Calling education one of his highest priorities, Gov. David Ige has included an extra $250 million for operations and capital projects at Hawaii public schools and the University of Hawaii in his proposed budget for the upcoming fiscal year.
The support doesn’t include much in the way of new initiatives. Most of the funding is slated to help plug shortfalls and make needed repairs to aging facilities.
Ige’s education budget includes an increase in per-pupil funding at public schools, support for rising utility and school bus costs, air conditioning and preschool subsidies. It also includes funding for the financially struggling UH Cancer Center and the university’s growing repair and maintenance backlog.

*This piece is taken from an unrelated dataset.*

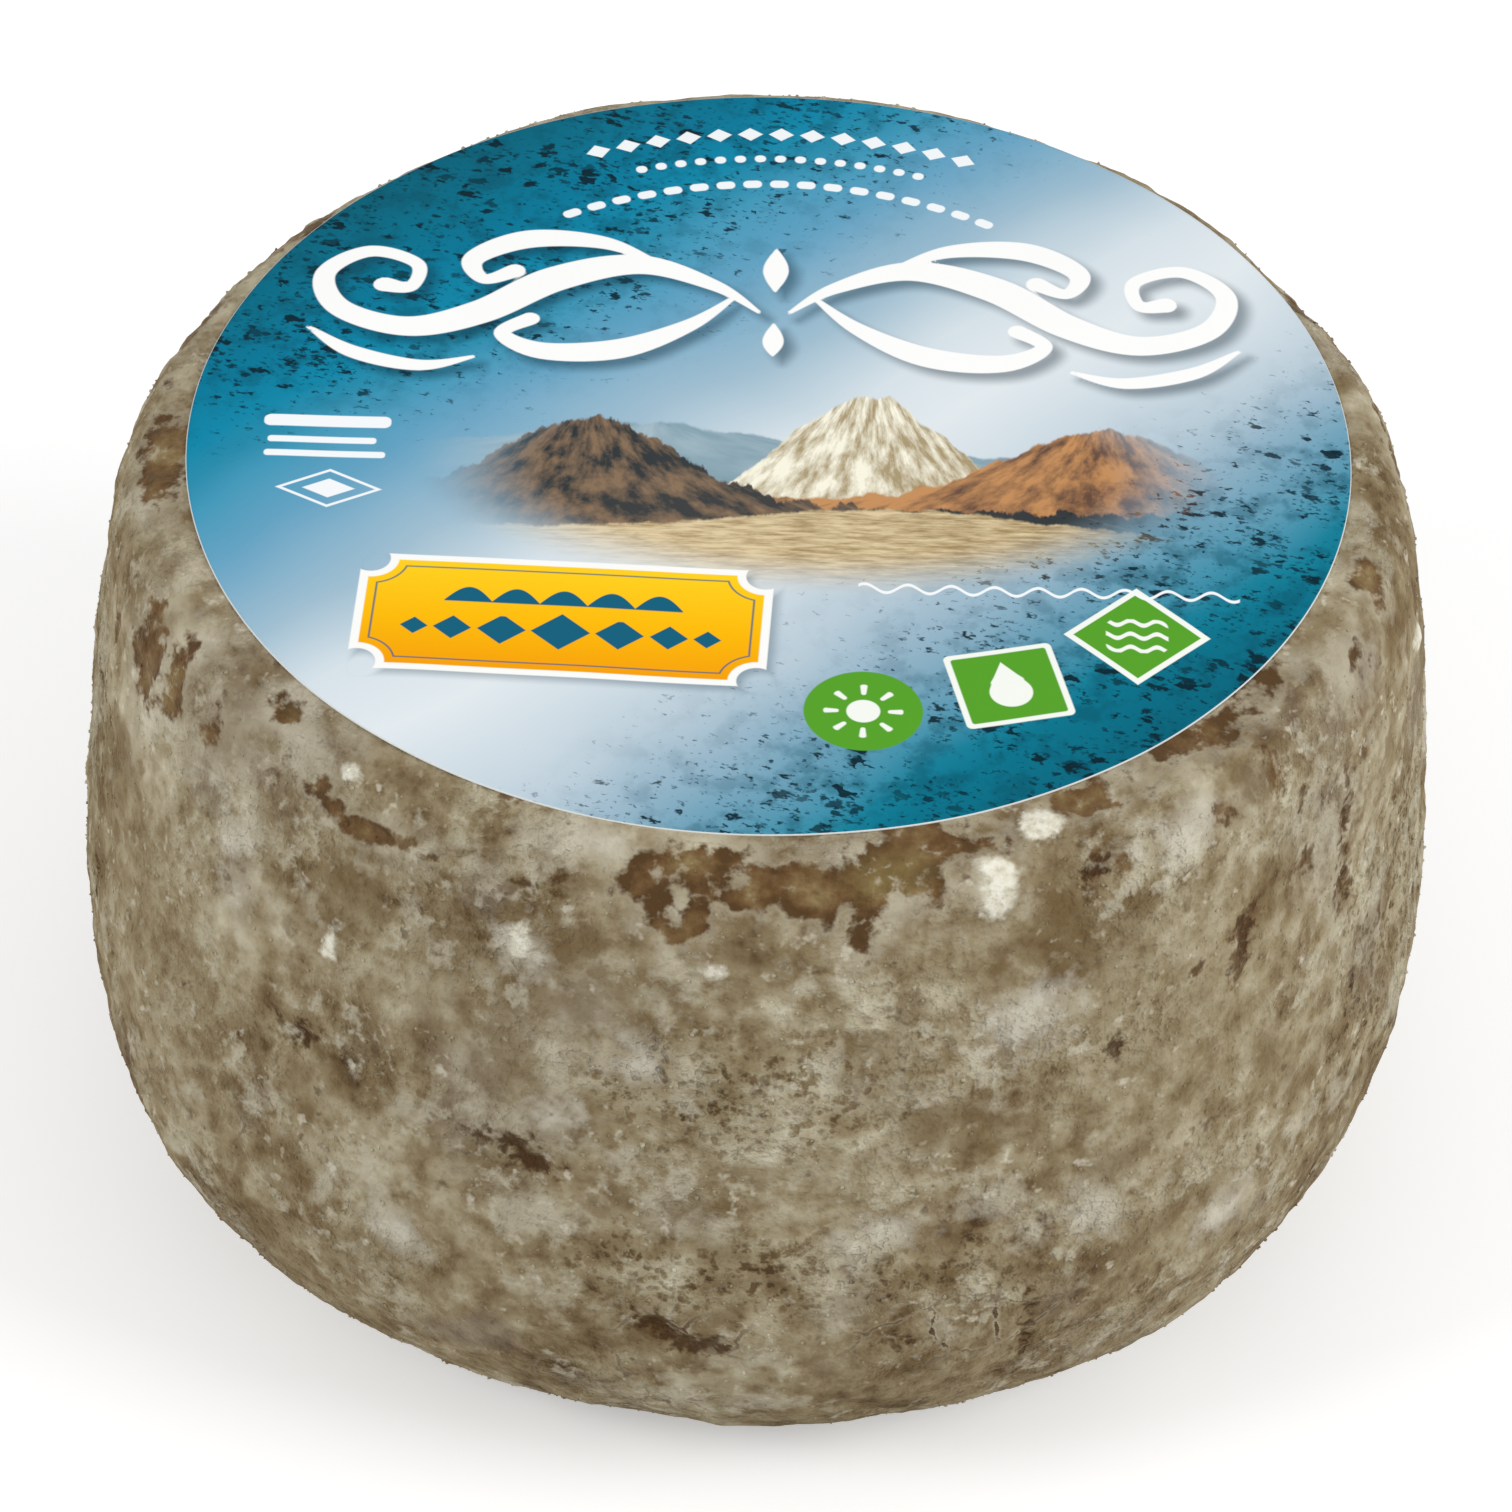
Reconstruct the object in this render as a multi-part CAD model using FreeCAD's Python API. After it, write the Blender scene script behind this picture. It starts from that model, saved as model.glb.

The governor Monday released his supplemental budget, which he said aims to make “targeted changes” to the two-year budget legislators approved in May. Overall, Ige included roughly two-thirds of the additional funding that the Department of Education and UH system had requested.
At a news conference Monday, Ige said education “remains one of my highest priorities, and on which I know a lot more needs to be done.”
The DOE — which received $1.53 billion in general funds for operations this year — had sought about $70 million in budget add-ons for next year.
Hawaii is the 10th-largest school district in the nation, with more than 180,400 students enrolled at 256 schools.
Ige’s budget adds
$45.7 million for operations, including the DOE’s full request for $26.5 million in per-pupil funds that are allocated through what’s known as the weighted student formula. The increase represents a 2 percent boost to the weighted student formula pot.
The formula assigns “weights” to students based on their needs so that schools with higher enrollments of economically disadvantaged, special-
education or other special-needs students will get more of the money along with schools with higher populations of English-language learners and transient students. Principals have discretion over the funds, which are mainly used for payroll.
Directing more funding to the school level to “empower” school leaders has been one of the governor’s stated goals.
Ige’s budget does not include $12.8 million the Board of Education requested for digital devices and teacher training to expand the department’s so-called 1-to-1 laptops program, and also doesn’t include about $1.8 million for sabbaticals, bonuses and license renewal fees for tenured teachers, all agreed to in the teachers union contract.
The governor did include $9 million to cover a shortfall for increasing utility costs at schools (the department asked for $10.8 million) and $6.9 million to cover another shortfall in student bus transportation costs.
“It really is about making priorities,” Ige said of the requests, noting that the DOE consumes the largest portion of the budget among 20 state departments.
When asked by a reporter whether the budgeted amounts are adequate to provide a quality education to public school students, Ige replied, “Absolutely.”
In his capital improvements program, or CIP, budget, the governor reduced to $50 million the $455.5 million in lump-sum funding the DOE had requested in state-backed bonds. But Ige added in $30 million in bonds specifically for heat abatement.
“The DOE was unable to provide air conditioning for our public schools when temperatures reached record highs, making students miserable and unable to perform to their potential,” Ige wrote in his accompanying memo to the Legislature.
The University of Hawaii, meanwhile, had requested $16.2 million in budget add-ons for next year. Ige’s budget includes an additional $9.8 million for UH, which received $427.5 million in general funds for operations this year. (With all means of financing counted, including tuition revenue, UH is a
$1.1 billion operation.)
Ige’s budget includes $4 million of the $5 million that the university sought for the UH Cancer Center. UH earlier this year hired a mainland consultant to assess the situation and develop a business plan for the center, which has been overspending revenues by $7.5 million to $9.5 million a year and burning through its reserves.
“I do believe that the Cancer Center is a resource that benefits the entire state,” Ige said. “The focus really is about being able to expand participation in clinical trials that really delivers to our communities the most advanced cancer care available.”
The governor also is including $3.5 million for an initiative to boost research and innovation, but rejected a $3 million request to support UH-Manoa’s athletics program, which has operated in the red much of the past decade.
In his CIP budget Ige slashed the university’s request for $185 million in state-backed bonds to
$12.5 million. UH had requested more than $131 million in lump-sum bond financing for 71 projects across its 10 campuses, none of which are included in the governor’s proposal.
Ige did, however, add in $60 million specifically for deferred maintenance. Backlogged repair needs across the 10-campus system hit $503 million this year, and UH officials have blamed the state for not providing sufficient support in past years.
The Legislature, which convenes Jan. 20, typically uses the governor’s proposal as a starting point for crafting the state budget. Officials from the DOE and university are scheduled to make budget presentations before the state House and Senate money committees in coming weeks to lobby for their full funding requests.